_GOAL OF THE EXERCISE_: Give every line of the material again, exactly as written.
⟨
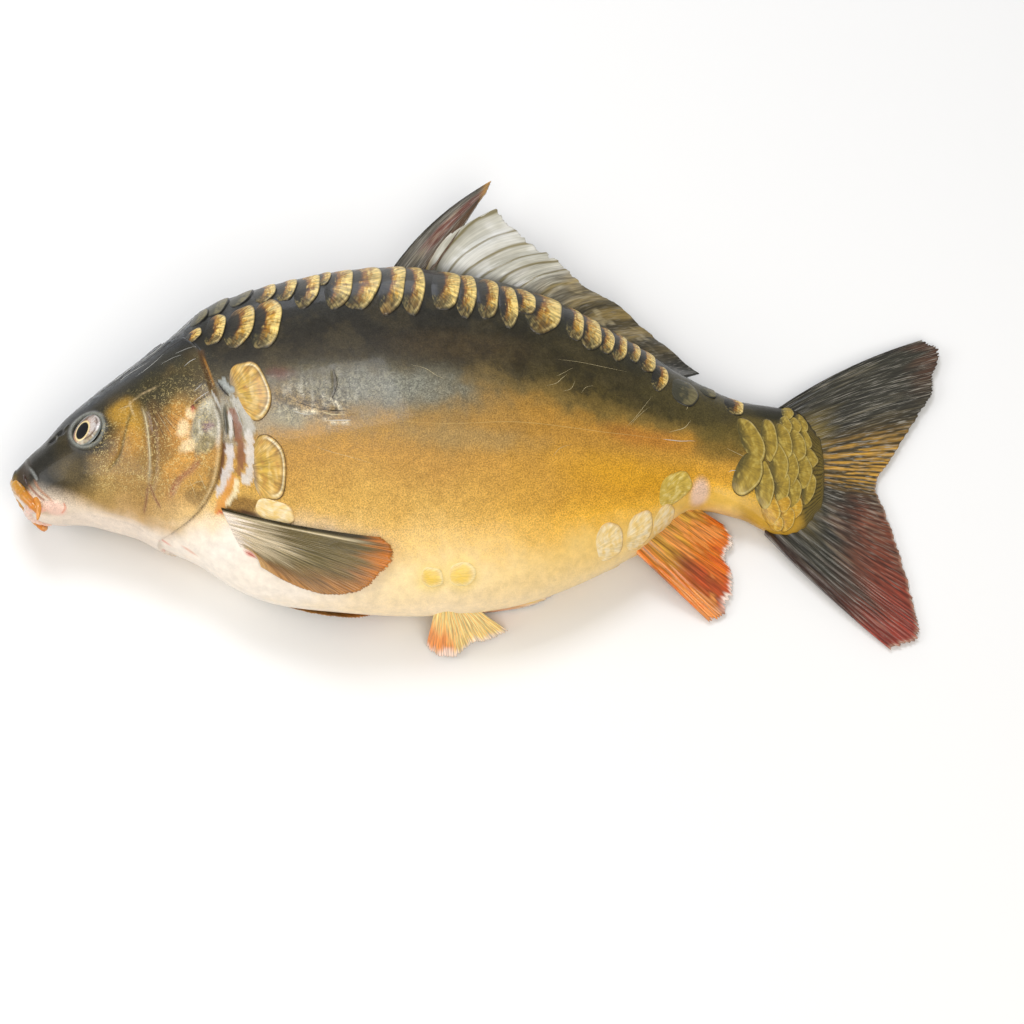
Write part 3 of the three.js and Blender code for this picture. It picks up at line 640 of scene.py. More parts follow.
relief_map = relief.reshape(len(ring_x), SIDES)[CAP:CAP + len(rings_x), :LEFT_SIDES]
PALE, SILVER_AND_GLINT, BROWN, DARK, RED = "#cbbb90", "#c3c2bb", "#8d5f3c", "#2a2117", "#a83a26"
RIDGE = 0.1  # how high the ridges stand
CLEAR_OF_FLOOR = 0.02
MARKS = [  # colour, one and a half times the ridge's width, places as (x, angle)
    ("#c6a563", 0.6, [(-20, 98), (20, 98), (57, 96), (96, 97), (115, 98), (128, 101)]),
    (SILVER_AND_GLINT, 1.0, [(126, 101), (130, 102.5), (135, 104), (142, 103)]),
    (PALE, 0.5, [(70, 81), (75, 79), (78, 76), (80, 74)]),
    (PALE, 0.5, [(78, 82), (82, 80), (84, 76)]),
    (PALE, 0.4, [(87, 81), (89, 78), (93, 76)]),
    (PALE, 0.4, [(75, 76), (78, 74), (83, 70)]),
    (PALE, 0.3, [(75, 68), (86, 66), (97, 64), (109, 61)]),
    (PALE, 0.4, [(108, 94), (112, 89), (118, 79), (121, 73)]),
    (PALE, 0.4, [(110, 93), (115, 86), (120, 80)]),
    (PALE, 0.5, [(157, 99), (163, 100), (169, 101)]),
    (SILVER_AND_GLINT, 0.8, [(158, 121), (160, 118), (163, 116)]),
    (PALE, 0.7, [(129, 97), (136, 94), (140, 86)]),
    (PALE, 0.9, [(140, 65), (139, 71), (138, 77)]),
    (PALE, 0.9, [(-36, 95), (-31, 96), (-25, 96)]),
    (SILVER_AND_GLINT, 0.7, [(-34, 98), (-28, 98), (-22, 98)]),
    (DARK, 0.7, [(-57, 88), (-51, 90), (-45, 92), (-37, 94), (-24, 95)]),
    (DARK, 0.5, [(-31, 80), (-29, 86), (-32, 92)]),
    (DARK, 0.5, [(-51, 86), (-47, 88), (-41, 88)]),
    (SILVER_AND_GLINT, 0.5, [(-50, 94), (-44, 95.5), (-38, 95.5)]),
    (PALE, 0.4, [(-40, 106), (-32, 108), (-21, 110), (-11, 112)]),
    (PALE, 0.4, [(6, 79), (13, 80), (18, 82), (22, 83)]),
    (PALE, 0.4, [(73, 108), (76, 105), (82, 103)]),
    (DARK, 0.9, [(-98, 94), (-95.5, 92.4), (-92.5, 90.6), (-89.6, 89)]),
    (SILVER_AND_GLINT, 0.8, [(-96.8, 92.2), (-93, 89.6), (-89.8, 87.8)]),
    (SILVER_AND_GLINT, 0.7, [(-97, 87.4), (-95, 85.9), (-93.2, 84.4)]),
    (PALE, 0.5, [(-93.6, 121.2), (-91.7, 125), (-89.4, 129)]),
    (PALE, 0.4, [(-101.7, 130.2), (-97.8, 128), (-93, 125), (-88.5, 123.5)]),
    (PALE, 0.4, [(-98.5, 125), (-96.5, 128.8), (-94.9, 132.5)]),
    (DARK, 0.5, [(-116.9, 89.5), (-111.7, 102), (-108.8, 108.5)]),
    (DARK, 0.5, [(-114.9, 89), (-109.8, 99.8), (-105.9, 107)]),
    (DARK, 0.6, [(-113, 91), (-107.8, 99.2), (-104, 104.5)]),
    (DARK, 0.5, [(-111.1, 92), (-106.2, 99.2), (-103, 102.2)]),
    (DARK, 0.5, [(-109.4, 93.2), (-105.2, 98), (-102.2, 100.6)]),
    (DARK, 0.4, [(-108.1, 93), (-103.6, 96.5), (-100.6, 98.6)]),
    (DARK, 0.4, [(-115.3, 85.5), (-112, 91.2), (-109.1, 96.2)]),
    (PALE, 0.4, [(-116.5, 93), (-114.6, 97), (-113.4, 100)]),
    (PALE, 0.4, [(-114.4, 91.5), (-110, 99.5), (-107.4, 103.6)]),
    (PALE, 0.4, [(-111.6, 93.5), (-107.4, 99), (-104.6, 102.4)]),
    # a painted wet glint in silver on the slime
    (SILVER_AND_GLINT, 0.9, [(-102.4, 72.6), (-99.4, 71.4), (-96.6, 71.2)]),
    (PALE, 0.5, [(-134, 79), (-129, 80), (-126, 82)]),
    # Crown and nape: the silver lines are painted wet glints, between dark streaks.
    (SILVER_AND_GLINT, 0.6, [(-107, 60), (-102, 62), (-97, 64)]),
    (SILVER_AND_GLINT, 0.7, [(-141, 34), (-133, 36), (-126, 33)]),
    (DARK, 0.8, [(-146, 40), (-136, 42), (-127, 38)]),
    (SILVER_AND_GLINT, 0.5, [(-112, 28), (-105, 31), (-98, 28)]),
    (DARK, 0.7, [(-116, 52), (-109, 51), (-102, 54)]),
    (SILVER_AND_GLINT, 0.5, [(-126, 57), (-119, 56), (-113, 53)]),
    (DARK, 0.7, [(-122, 30), (-114, 34), (-106, 40)]),
    (SILVER_AND_GLINT, 0.4, [(-114, 61), (-108, 62), (-104, 64)]),
    (PALE, 0.8, [(-121.5, 86), (-120, 92), (-118.5, 100), (-117.6, 108), (-117, 116), (-117.2, 123)]),
    (BROWN, 0.6, [(-118, 131), (-119, 141), (-120.5, 152)]),
    (BROWN, 0.6, [(-117.5, 129), (-115, 137), (-112, 143)]),
    (RED, 0.7, [(-72.5, 149), (-69, 149.6), (-65.5, 151)]),
    (SILVER_AND_GLINT, 0.6, [(-88.6, 86.8), (-86, 91), (-83.8, 94.2)]),
    (DARK, 0.6, [(-86.2, 82.5), (-83.3, 85.9), (-80, 88.8)]),
    (DARK, 0.5, [(-82, 94), (-81, 99), (-80.8, 105)]),
    (DARK, 0.4, [(-79.6, 95), (-77.6, 99.5), (-76.9, 104)]),
    (SILVER_AND_GLINT, 0.5, [(-77.6, 92), (-75.2, 96), (-73, 101)]),
    # More painted wet glints in silver on the crown, beside a dark streak.
    (DARK, 0.4, [(-128, 42), (-119, 45), (-110, 44)]),
    (SILVER_AND_GLINT, 0.6, [(-124, 38), (-117, 40), (-111, 38)]),
    (SILVER_AND_GLINT, 0.5, [(-134, 46), (-127, 47), (-121, 50)]),
]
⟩
_RESULT OF THIS EXERCISE_:
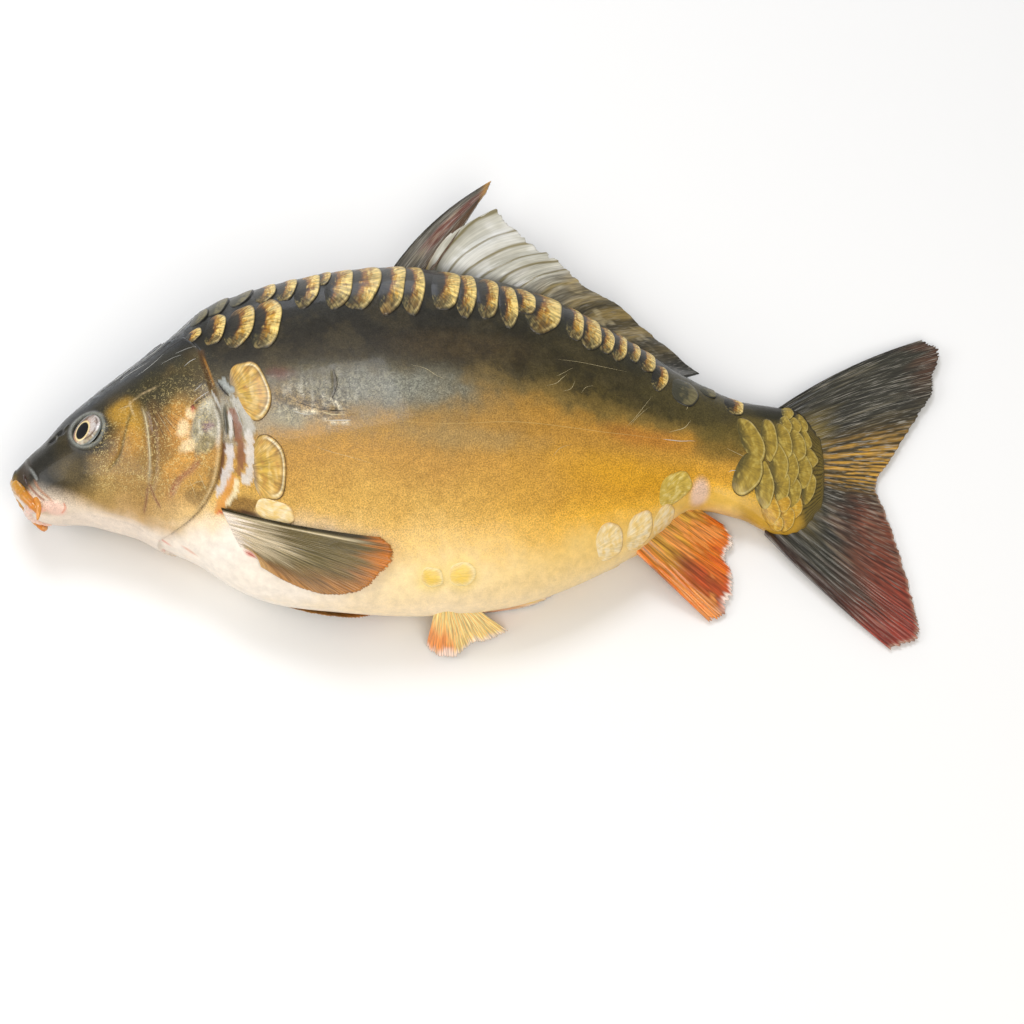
Write part 3 of the three.js and Blender code for this picture. It picks up at line 640 of scene.py. More parts follow.
relief_map = relief.reshape(len(ring_x), SIDES)[CAP:CAP + len(rings_x), :LEFT_SIDES]
PALE, SILVER_AND_GLINT, BROWN, DARK, RED = "#cbbb90", "#c3c2bb", "#8d5f3c", "#2a2117", "#a83a26"
RIDGE = 0.1  # how high the ridges stand
CLEAR_OF_FLOOR = 0.02
MARKS = [  # colour, one and a half times the ridge's width, places as (x, angle)
    ("#c6a563", 0.6, [(-20, 98), (20, 98), (57, 96), (96, 97), (115, 98), (128, 101)]),
    (SILVER_AND_GLINT, 1.0, [(126, 101), (130, 102.5), (135, 104), (142, 103)]),
    (PALE, 0.5, [(70, 81), (75, 79), (78, 76), (80, 74)]),
    (PALE, 0.5, [(78, 82), (82, 80), (84, 76)]),
    (PALE, 0.4, [(87, 81), (89, 78), (93, 76)]),
    (PALE, 0.4, [(75, 76), (78, 74), (83, 70)]),
    (PALE, 0.3, [(75, 68), (86, 66), (97, 64), (109, 61)]),
    (PALE, 0.4, [(108, 94), (112, 89), (118, 79), (121, 73)]),
    (PALE, 0.4, [(110, 93), (115, 86), (120, 80)]),
    (PALE, 0.5, [(157, 99), (163, 100), (169, 101)]),
    (SILVER_AND_GLINT, 0.8, [(158, 121), (160, 118), (163, 116)]),
    (PALE, 0.7, [(129, 97), (136, 94), (140, 86)]),
    (PALE, 0.9, [(140, 65), (139, 71), (138, 77)]),
    (PALE, 0.9, [(-36, 95), (-31, 96), (-25, 96)]),
    (SILVER_AND_GLINT, 0.7, [(-34, 98), (-28, 98), (-22, 98)]),
    (DARK, 0.7, [(-57, 88), (-51, 90), (-45, 92), (-37, 94), (-24, 95)]),
    (DARK, 0.5, [(-31, 80), (-29, 86), (-32, 92)]),
    (DARK, 0.5, [(-51, 86), (-47, 88), (-41, 88)]),
    (SILVER_AND_GLINT, 0.5, [(-50, 94), (-44, 95.5), (-38, 95.5)]),
    (PALE, 0.4, [(-40, 106), (-32, 108), (-21, 110), (-11, 112)]),
    (PALE, 0.4, [(6, 79), (13, 80), (18, 82), (22, 83)]),
    (PALE, 0.4, [(73, 108), (76, 105), (82, 103)]),
    (DARK, 0.9, [(-98, 94), (-95.5, 92.4), (-92.5, 90.6), (-89.6, 89)]),
    (SILVER_AND_GLINT, 0.8, [(-96.8, 92.2), (-93, 89.6), (-89.8, 87.8)]),
    (SILVER_AND_GLINT, 0.7, [(-97, 87.4), (-95, 85.9), (-93.2, 84.4)]),
    (PALE, 0.5, [(-93.6, 121.2), (-91.7, 125), (-89.4, 129)]),
    (PALE, 0.4, [(-101.7, 130.2), (-97.8, 128), (-93, 125), (-88.5, 123.5)]),
    (PALE, 0.4, [(-98.5, 125), (-96.5, 128.8), (-94.9, 132.5)]),
    (DARK, 0.5, [(-116.9, 89.5), (-111.7, 102), (-108.8, 108.5)]),
    (DARK, 0.5, [(-114.9, 89), (-109.8, 99.8), (-105.9, 107)]),
    (DARK, 0.6, [(-113, 91), (-107.8, 99.2), (-104, 104.5)]),
    (DARK, 0.5, [(-111.1, 92), (-106.2, 99.2), (-103, 102.2)]),
    (DARK, 0.5, [(-109.4, 93.2), (-105.2, 98), (-102.2, 100.6)]),
    (DARK, 0.4, [(-108.1, 93), (-103.6, 96.5), (-100.6, 98.6)]),
    (DARK, 0.4, [(-115.3, 85.5), (-112, 91.2), (-109.1, 96.2)]),
    (PALE, 0.4, [(-116.5, 93), (-114.6, 97), (-113.4, 100)]),
    (PALE, 0.4, [(-114.4, 91.5), (-110, 99.5), (-107.4, 103.6)]),
    (PALE, 0.4, [(-111.6, 93.5), (-107.4, 99), (-104.6, 102.4)]),
    # a painted wet glint in silver on the slime
    (SILVER_AND_GLINT, 0.9, [(-102.4, 72.6), (-99.4, 71.4), (-96.6, 71.2)]),
    (PALE, 0.5, [(-134, 79), (-129, 80), (-126, 82)]),
    # Crown and nape: the silver lines are painted wet glints, between dark streaks.
    (SILVER_AND_GLINT, 0.6, [(-107, 60), (-102, 62), (-97, 64)]),
    (SILVER_AND_GLINT, 0.7, [(-141, 34), (-133, 36), (-126, 33)]),
    (DARK, 0.8, [(-146, 40), (-136, 42), (-127, 38)]),
    (SILVER_AND_GLINT, 0.5, [(-112, 28), (-105, 31), (-98, 28)]),
    (DARK, 0.7, [(-116, 52), (-109, 51), (-102, 54)]),
    (SILVER_AND_GLINT, 0.5, [(-126, 57), (-119, 56), (-113, 53)]),
    (DARK, 0.7, [(-122, 30), (-114, 34), (-106, 40)]),
    (SILVER_AND_GLINT, 0.4, [(-114, 61), (-108, 62), (-104, 64)]),
    (PALE, 0.8, [(-121.5, 86), (-120, 92), (-118.5, 100), (-117.6, 108), (-117, 116), (-117.2, 123)]),
    (BROWN, 0.6, [(-118, 131), (-119, 141), (-120.5, 152)]),
    (BROWN, 0.6, [(-117.5, 129), (-115, 137), (-112, 143)]),
    (RED, 0.7, [(-72.5, 149), (-69, 149.6), (-65.5, 151)]),
    (SILVER_AND_GLINT, 0.6, [(-88.6, 86.8), (-86, 91), (-83.8, 94.2)]),
    (DARK, 0.6, [(-86.2, 82.5), (-83.3, 85.9), (-80, 88.8)]),
    (DARK, 0.5, [(-82, 94), (-81, 99), (-80.8, 105)]),
    (DARK, 0.4, [(-79.6, 95), (-77.6, 99.5), (-76.9, 104)]),
    (SILVER_AND_GLINT, 0.5, [(-77.6, 92), (-75.2, 96), (-73, 101)]),
    # More painted wet glints in silver on the crown, beside a dark streak.
    (DARK, 0.4, [(-128, 42), (-119, 45), (-110, 44)]),
    (SILVER_AND_GLINT, 0.6, [(-124, 38), (-117, 40), (-111, 38)]),
    (SILVER_AND_GLINT, 0.5, [(-134, 46), (-127, 47), (-121, 50)]),
]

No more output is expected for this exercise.